Os componentes principais dos revestimentos edíveis são os polissacarídeos, proteínas e lípidos. Contudo, os polissacarídeos são o grupo mais utilizado, cujas origens são várias, desde fontes vegetais a fontes animais. Alguns exemplos de polissacarídeos são o amido (presente em cereais, legumes e tubérculos), a celulose (em plantas), o quitosano (em crustáceos e fungos), alginatos (em algas), entre outros3,4.
Um dos requisitos mais importantes na formulação de revestimentos edíveis é a importância de este não interferir na qualidade e aparência natural do produto.
O revestimento deve ser impercetível, e não introduzir qualquer tipo de desordem ou alteração no gosto ou odor originais do produto5.
Além disso, as propriedades mecânicas do revestimento são muito importantes. O revestimento deve ter uma boa capacidade molhante, ou seja, deve ser capaz de se espalhar por toda a superfície do produto, cobrindo-o por completo; deve ser resistente e manter a sua integridade ao longo de todo o processo de armazenamento e manuseamento; não pode ser peganhento; deve ser pouco viscoso; e deve apresentar um desempenho de secagem eficiente, ou seja, rápida e uniforme5.
Como referido, a aplicação de revestimentos edíveis em hortícolas tem como principal objetivo a extensão do tempo de vida útil, e isso é alcançado através de diferentes processos6:
- Modificação da atmosfera que envolve o produto, funcionando de barreira seletiva às trocas gasosas (recorde o conceito de atmosfera modificada em “Já ouviu falar de atmosfera modificada? – A principal tendência na indústria dos frescos”);
- Diminuição das taxas de respiração e transpiração, bem como da taxa de produção de etileno, atrasando assim o amadurecimento e posterior senescência;
- Manutenção da firmeza;
- Prevenção da oxidação (processo que resulta no escurecimento/acastanhamento do produto);
- “Aprisionamento” dos compostos voláteis associados ao odor natural do produto;
- Proteção dos produtos contra lesões/desordens provocadas pela refrigeração e armazenamento;
- Em última instância, redução da utilização de materiais de embalagem sintéticos.

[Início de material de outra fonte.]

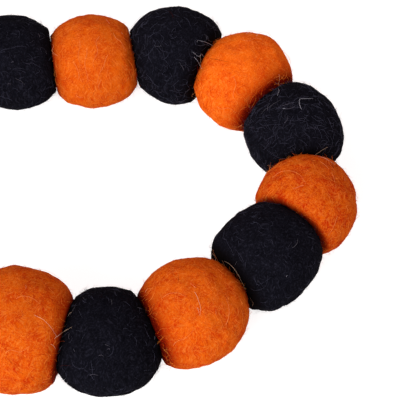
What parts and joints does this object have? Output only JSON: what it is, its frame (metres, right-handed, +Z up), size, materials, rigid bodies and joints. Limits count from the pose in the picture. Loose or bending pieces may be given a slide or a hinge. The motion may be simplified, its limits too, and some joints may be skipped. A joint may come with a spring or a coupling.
{
  "type": "felt ball garland",
  "caption": "Garland of round wool felt balls, orange and black by turns, strung tight on a thread and laid flat in a hairpin bend.",
  "frame": {"origin": "middle of the garland's box, on the surface that it lies on", "axes": "+X along the two strands, towards the bend; +Y across them, from the lower strand in the picture to the upper one; +Z up"},
  "size_m": [0.1858, 0.1048, 0.0268],
  "materials": {
    "felt_orange": "matt orange wool felt, fine mottled fibres",
    "felt_black": "matt blue-black wool felt, a few pale fibres",
    "thread": "twisted black thread"
  },
  "bodies": {
    "root": {"ball_01": "felt_black", "ball_02": "felt_orange", "ball_03": "felt_black", "ball_04": "felt_orange", "ball_05": "felt_black", "ball_06": "felt_orange", "ball_07": "felt_black", "ball_08": "felt_orange", "ball_09": "felt_black", "ball_10": "felt_orange", "ball_11": "felt_black", "ball_12": "felt_orange", "ball_13": "felt_black", "ball_14": "felt_orange", "ball_15": "felt_black", "ball_16": "felt_orange", "ball_17": "felt_black", "ball_18": "felt_orange", "thread": "thread"}
  },
  "joints": []
}
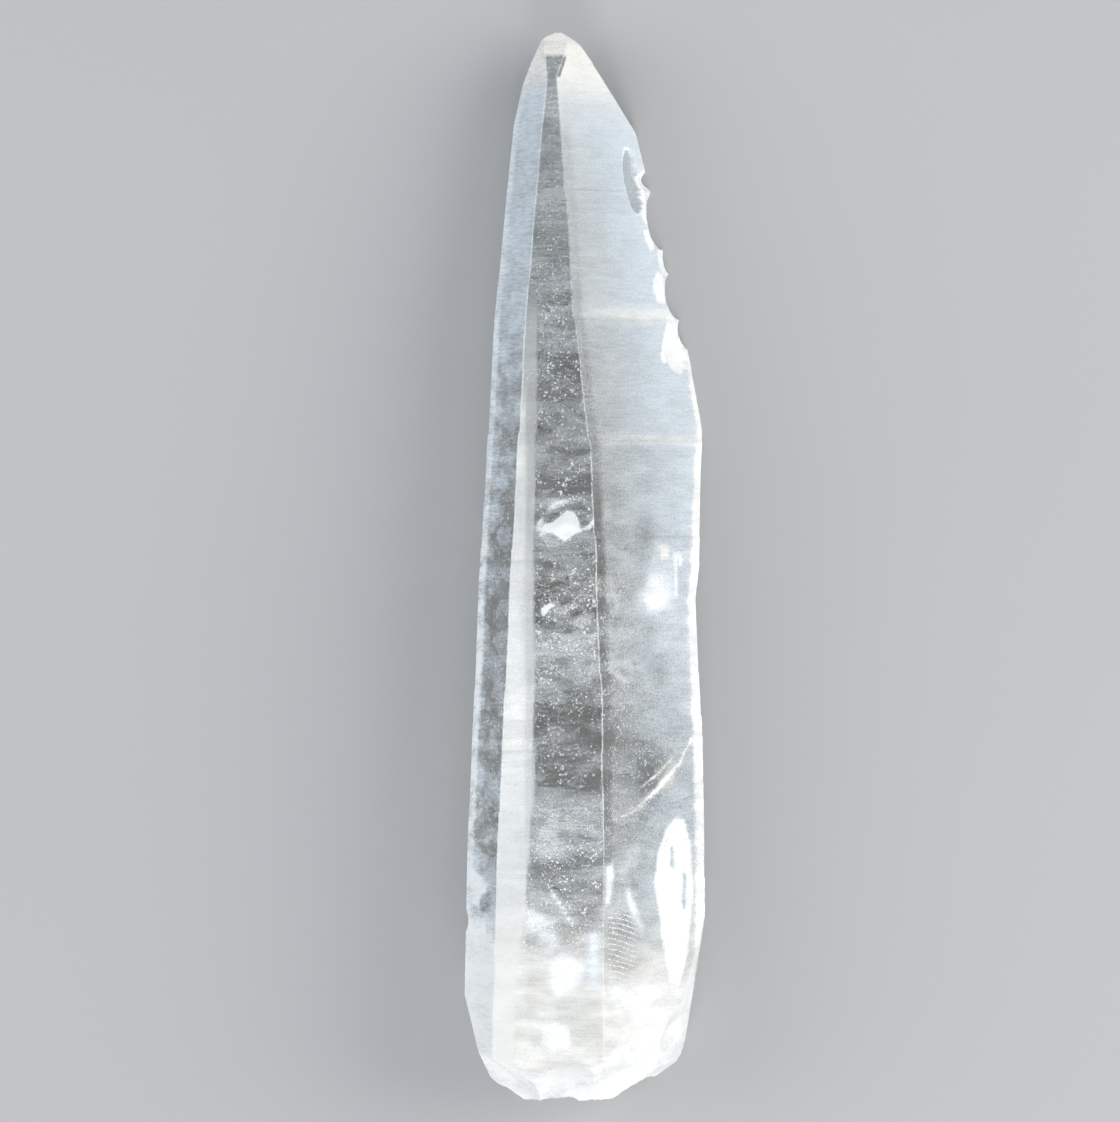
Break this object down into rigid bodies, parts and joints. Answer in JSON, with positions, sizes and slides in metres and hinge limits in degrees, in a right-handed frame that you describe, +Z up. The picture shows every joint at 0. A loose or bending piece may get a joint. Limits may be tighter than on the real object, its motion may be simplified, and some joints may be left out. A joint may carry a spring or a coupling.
{
  "type": "quartz crystal",
  "caption": "Long, tapering clear quartz crystal of lemurian habit, lying on its broad back face, with a pointed tip, a chipped long edge and a broken root.",
  "frame": {"origin": "middle of the crystal's box, on the surface that its back face rests on", "axes": "+Y along the crystal from the broken root to the tip, +Z up out of the narrow front face, +X to the right seen from above with the tip away"},
  "size_m": [0.0276, 0.125, 0.0204],
  "materials": {
    "clear_quartz": "see-through quartz with satin, finely striated faces, clear in the middle and milky with veils at the root"
  },
  "bodies": {
    "root": {"quartz_crystal": "clear_quartz"}
  },
  "joints": []
}
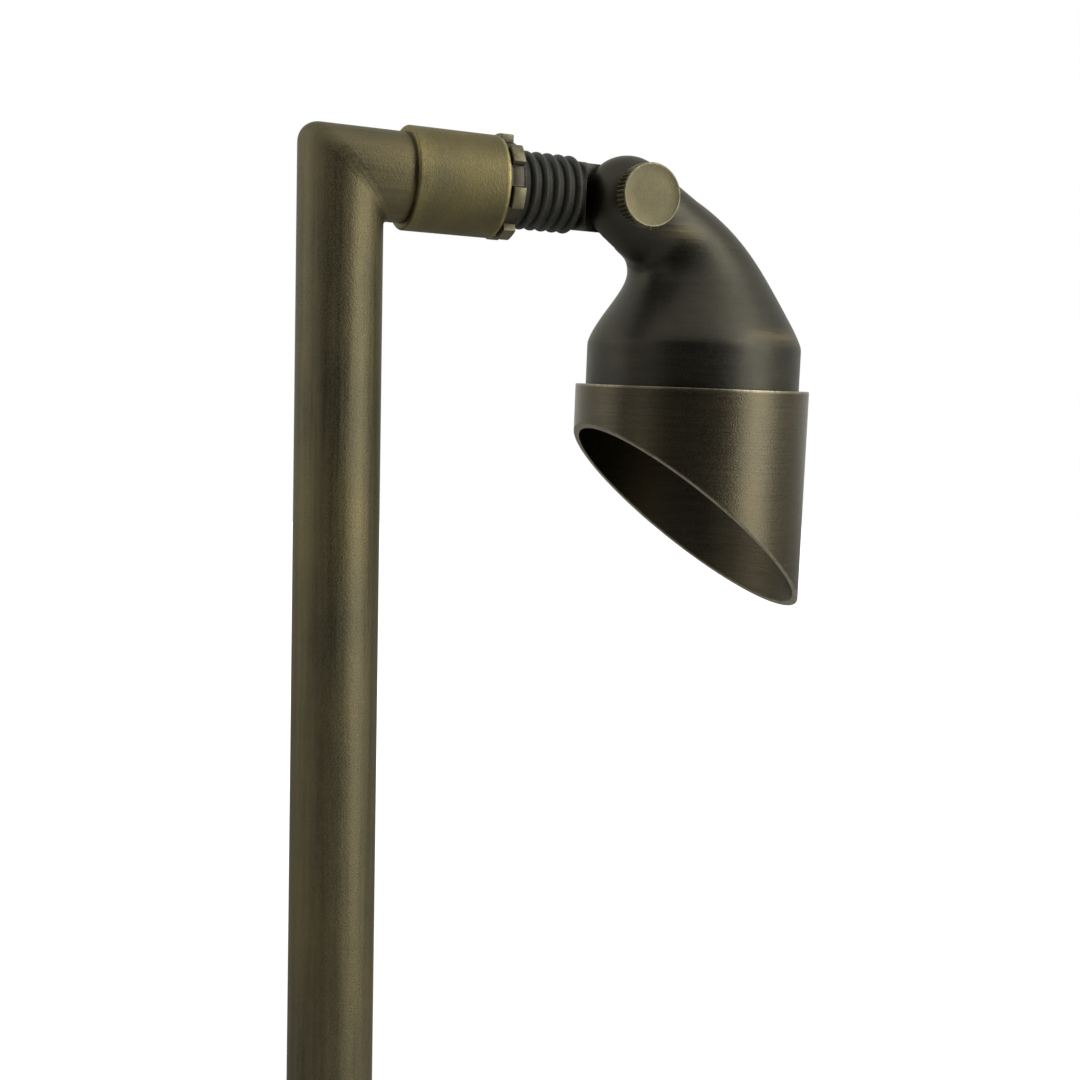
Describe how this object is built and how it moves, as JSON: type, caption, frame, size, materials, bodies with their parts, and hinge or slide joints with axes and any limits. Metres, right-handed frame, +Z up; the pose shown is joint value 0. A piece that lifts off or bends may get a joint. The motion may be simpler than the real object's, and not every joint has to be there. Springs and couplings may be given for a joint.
{
  "type": "hooded directional path light",
  "caption": "Hooded directional path light: a round post with a mitred arm, a lock-nut swivel, a half-lap knuckle with thumbscrew and a swan-neck head with a slant-cut shroud.",
  "frame": {"origin": "centre of the shoulder where the post's lower end meets its threaded base nipple", "axes": "+Z up along the post, +X along the arm towards the head, the thumbscrew on the -Y side"},
  "size_m": [0.1518, 0.0697, 0.4775],
  "materials": {
    "post_brass": "aged, brushed",
    "dark_bronze": "aged dark, satin",
    "light_brass": "aged light, satin",
    "rubber": "matte",
    "lens_glass": "clear",
    "reflector": "bright",
    "lamp_chip": "matte",
    "ceramic": "matte",
    "steel": "plain"
  },
  "bodies": {
    "post_body": {"post": "post_brass", "arm": "post_brass", "base_nipple": "dark_bronze", "wire_grommet": "rubber", "coupling": "light_brass", "coupling_seal": "rubber"},
    "swivel": {"swivel_shank": "dark_bronze", "ribbed_sleeve": "rubber", "friction_washer": "rubber"},
    "nut": {"lock_nut": "light_brass"},
    "screw": {"thumbscrew": "light_brass"},
    "head": {"housing": "dark_bronze", "thumbscrew_washer": "light_brass", "barrel_ring": "rubber", "lamp_reflector": "reflector", "lamp_chip": "lamp_chip", "lamp_base": "ceramic", "lamp_pins": "steel", "lamp_socket": "ceramic", "socket_strap": "steel", "strap_screws": "steel", "socket_leads": "rubber"},
    "lens_pack": {"lens": "lens_glass", "lens_gasket": "rubber", "lens_ring": "dark_bronze"},
    "hood": {"shroud": "post_brass"}
  },
  "joints": [
    {"name": "swivel_turn", "type": "hinge", "parent": "post_body", "child": "swivel", "pos_m": [0.0811, 0, 0.4459], "axis": [1, 0, 0], "range_deg": [-170, 170]},
    {"name": "lock_nut_turn", "type": "hinge", "parent": "swivel", "child": "nut", "pos_m": [0.0811, 0, 0.4459], "axis": [1, 0, 0], "continuous": true},
    {"name": "tilt", "type": "hinge", "parent": "swivel", "child": "head", "pos_m": [0.0811, 0, 0.4459], "axis": [0, -0.9972, -0.075], "range_deg": [-35, 90]},
    {"name": "thumbscrew_turn", "type": "hinge", "parent": "swivel", "child": "screw", "pos_m": [0.0811, 0, 0.4459], "axis": [0, -0.9972, -0.075], "continuous": true},
    {"name": "shroud_pull", "type": "slide", "parent": "head", "child": "lens_pack", "axis": [0.0105, 0.075, -0.9971], "range_m": [0, 0.03]},
    {"name": "shroud_turn", "type": "hinge", "parent": "lens_pack", "child": "hood", "pos_m": [0.106, -0.00002, 0.44616], "axis": [0.0105, 0.075, -0.9971], "continuous": true}
  ]
}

Além disso, é possível incorporar compostos nas formulações dos revestimentos edíveis, que vão permitir melhorar a qualidade sensorial, nutricional e/ou microbiológica dos produtos hortícolas. Ao nível sensorial, o revestimento pode incluir retentores de firmeza (como o cloreto de cálcio) ou agentes que minimizem o escurecimento (como o ácido ascórbico). A nível nutricional, podem ser adicionados ácidos orgânicos, vitaminas, extratos naturais, entre outros. E no caso da qualidade (e segurança) microbiológica, podem ser utilizados agentes capazes de reduzir o crescimento microbiano (como a lactoperoxidase).

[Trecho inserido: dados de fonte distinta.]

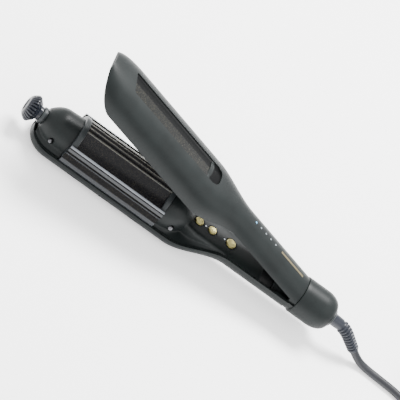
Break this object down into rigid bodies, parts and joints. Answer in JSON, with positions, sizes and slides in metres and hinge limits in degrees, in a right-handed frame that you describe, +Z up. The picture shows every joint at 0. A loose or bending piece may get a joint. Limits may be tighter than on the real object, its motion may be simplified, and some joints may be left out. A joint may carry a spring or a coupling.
{
  "type": "hair crimper",
  "caption": "Hair crimper with a slotted heated hood hinged over a lower arm that holds a turning, three-profile heated drum, with push buttons and a lead",
  "frame": {"origin": "on the table, under the middle of the tool without its lead", "axes": "+Z up, the knob end towards -X, the lead leaves towards +X"},
  "size_m": [0.5993, 0.069, 0.121],
  "materials": {
    "shell": "soft-touch charcoal moulding",
    "cover": "satin charcoal moulding",
    "ceramic": "black speckled ceramic coat on aluminium",
    "collar": "mid-grey heat-resistant moulding",
    "rail": "pale grey heat-resistant moulding",
    "knob": "glossy blue-black moulding",
    "gold": "pale champagne gold",
    "steel": "bright steel",
    "bronze": "sintered bronze",
    "aluminium": "turned",
    "heater": "polyimide-wrapped ceramic heater",
    "board": "glass-fibre board",
    "switch": "black moulding",
    "white_light": "clear white lens",
    "blue_light": "clear blue lens",
    "rubber": "blue-black flexible moulding",
    "cable": "black flexible sheath"
  },
  "bodies": {
    "base": {"lower_shell": "shell", "tip_cover": "cover", "control_cover": "cover", "rail_left": "rail", "rail_right": "rail", "cover_screws": "steel", "front_bearing": "bronze", "rear_bearing": "bronze", "detent_spring": "steel", "hinge_frame": "switch", "hinge_pin": "steel", "arm_spring": "steel", "control_board": "board", "switches": "switch", "panel_lights": "white_light", "thermal_fuse": "aluminium", "end_cap": "shell", "end_ring": "rubber", "strain_relief": "rubber", "cord": "cable", "cord_hank": "cable", "cord_tie": "rubber", "cord_tail": "cable", "plug": "rubber", "plug_pins": "steel"},
    "hood": {"upper_shell": "shell", "plate_left": "ceramic", "plate_right": "ceramic", "plate_rim_front": "collar", "plate_rim_rear": "collar", "slot_screen": "ceramic", "slot_liner": "switch", "plate_frame": "switch", "heater_left": "heater", "heater_right": "heater", "temperature_lights": "blue_light", "light_board": "board", "trim_line": "gold"},
    "drum": {"drum_shaft": "steel", "drum_core": "aluminium", "drum_heaters": "heater", "deep_wave_plate": "ceramic", "crimp_plate": "ceramic", "fine_wave_plate": "ceramic", "drum_collar_front": "collar", "drum_collar_rear": "collar", "knob": "knob", "detent_wheel": "steel"},
    "power": {"power_button": "gold"},
    "raise": {"raise_button": "gold"},
    "lower": {"lower_button": "gold"}
  },
  "joints": [
    {"name": "arm_hinge", "type": "hinge", "parent": "base", "child": "hood", "pos_m": [0.1188, 0, 0.0285], "axis": [0, -1, 0], "range_deg": [0, 16.7], "stiffness_Nm_per_rad": 0.6, "springref_deg": -20.05, "deforming": ["arm_spring"]},
    {"name": "drum_turn", "type": "hinge", "parent": "base", "child": "drum", "pos_m": [-0.0642, 0, 0.023], "axis": [1, 0, 0], "range_deg": [-120, 120], "deforming": ["detent_spring"]},
    {"name": "power_press", "type": "slide", "parent": "base", "child": "power", "axis": [0, 0, -1], "range_m": [0, 0.0008], "stiffness_N_per_m": 800, "springref_m": -0.0008},
    {"name": "raise_press", "type": "slide", "parent": "base", "child": "raise", "axis": [0, 0, -1], "range_m": [0, 0.0008], "stiffness_N_per_m": 800, "springref_m": -0.0008},
    {"name": "lower_press", "type": "slide", "parent": "base", "child": "lower", "axis": [0, 0, -1], "range_m": [0, 0.0008], "stiffness_N_per_m": 800, "springref_m": -0.0008}
  ]
}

O importante é que todos os ingredientes utilizados na formulação dos revestimentos sejam GRAS (Generally Regarded As Safe), em português, “geralmente considerados seguros”, o que significa que não podem ser tóxicos e têm de ser aprovados para uso alimentar.
É de salientar que não existe um revestimento universal, ou seja, uma formulação que possa ser aplicada a todos os produtos. A seleção dos ingredientes a serem utilizados vai estar sempre dependente do produto a revestir, nomeadamente ao nível das frutas e legumes: cada hortícola tem taxas de respiração/transpiração e de produção de etileno específicas, firmezas diferentes, tamanhos variados, entre outros aspetos que vão condicionar a escolha do revestimento, que deve ser por isso estudada e específica para cada produto.
Método de aplicação
Existem vários métodos de aplicação de revestimentos em produtos alimentares, como a imersão, a pulverização, ou o espalhamento com pincel7.

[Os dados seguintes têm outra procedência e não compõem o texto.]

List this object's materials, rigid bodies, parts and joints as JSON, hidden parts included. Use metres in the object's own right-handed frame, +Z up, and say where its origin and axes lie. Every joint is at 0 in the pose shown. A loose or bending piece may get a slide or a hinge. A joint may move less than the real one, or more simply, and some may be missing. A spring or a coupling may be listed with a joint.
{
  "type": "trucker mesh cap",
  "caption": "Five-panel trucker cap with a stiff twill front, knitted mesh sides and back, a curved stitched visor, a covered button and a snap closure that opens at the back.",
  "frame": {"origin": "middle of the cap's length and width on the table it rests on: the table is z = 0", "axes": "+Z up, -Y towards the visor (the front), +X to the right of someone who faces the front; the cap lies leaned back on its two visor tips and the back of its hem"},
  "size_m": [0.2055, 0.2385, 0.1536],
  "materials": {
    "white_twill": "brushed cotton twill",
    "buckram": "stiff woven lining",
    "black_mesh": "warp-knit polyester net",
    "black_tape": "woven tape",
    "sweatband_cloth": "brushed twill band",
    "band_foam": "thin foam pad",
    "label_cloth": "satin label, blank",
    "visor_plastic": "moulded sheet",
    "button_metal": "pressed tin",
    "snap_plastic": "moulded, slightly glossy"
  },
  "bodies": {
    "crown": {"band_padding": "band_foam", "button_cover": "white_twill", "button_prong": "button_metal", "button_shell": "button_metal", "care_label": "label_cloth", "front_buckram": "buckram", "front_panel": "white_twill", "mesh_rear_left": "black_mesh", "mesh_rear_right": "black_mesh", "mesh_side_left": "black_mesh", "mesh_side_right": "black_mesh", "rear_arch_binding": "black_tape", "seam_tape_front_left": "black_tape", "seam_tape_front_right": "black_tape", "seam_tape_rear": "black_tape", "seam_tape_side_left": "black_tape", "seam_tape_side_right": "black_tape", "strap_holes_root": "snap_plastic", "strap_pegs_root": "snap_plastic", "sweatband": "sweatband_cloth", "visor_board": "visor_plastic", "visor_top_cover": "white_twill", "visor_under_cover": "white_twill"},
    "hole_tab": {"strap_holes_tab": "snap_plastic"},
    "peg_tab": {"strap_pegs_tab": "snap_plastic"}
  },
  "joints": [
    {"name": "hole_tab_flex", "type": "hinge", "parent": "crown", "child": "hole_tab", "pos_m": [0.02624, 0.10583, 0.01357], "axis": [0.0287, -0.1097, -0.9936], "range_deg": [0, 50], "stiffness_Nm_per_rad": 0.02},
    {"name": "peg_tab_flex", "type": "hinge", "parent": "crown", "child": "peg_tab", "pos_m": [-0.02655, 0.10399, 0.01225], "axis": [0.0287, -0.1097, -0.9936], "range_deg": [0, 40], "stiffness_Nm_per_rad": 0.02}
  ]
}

Contudo, a imersão é a técnica mais utilizada e considerada a mais eficiente, uma vez que garante que toda a superfície do produto entre em contacto com o revestimento3. Neste método, o produto alimentar é imerso numa solução de revestimento líquida, o excesso é removido, e após secagem forma-se o revestimento à superfície do produto3.
Obstáculos à aplicação de revestimentos edíveis nos hortícolas
Apesar dos benefícios apresentados anteriormente, existem algumas barreiras à utilização dos revestimentos edíveis nos hortícolas.
Uma delas passa por possíveis implicações sensoriais negativas. Se os revestimentos não forem especificamente desenvolvidos para o tipo de fruta que vão revestir, podem ocorrer desordens a nível sensorial, como perda de firmeza, escurecimento do produto, desenvolvimento de sabores/odores desagradáveis, entre outros.
Uma outra questão passa pela possível presença de alergénios nos revestimentos, que devido à sua origem natural, podem incluir alergénios como crustáceos ou trigo, pelo que estes devem ser claramente rotulados8.
Um terceiro obstáculo prende-se com a aplicação industrial. Muitas das matérias-primas utilizadas nas formulações dos revestimentos têm um custo elevado, nomeadamente no que diz respeito aos processos de extração. Além disso, o conhecimento e tecnologia existentes são ainda limitados4.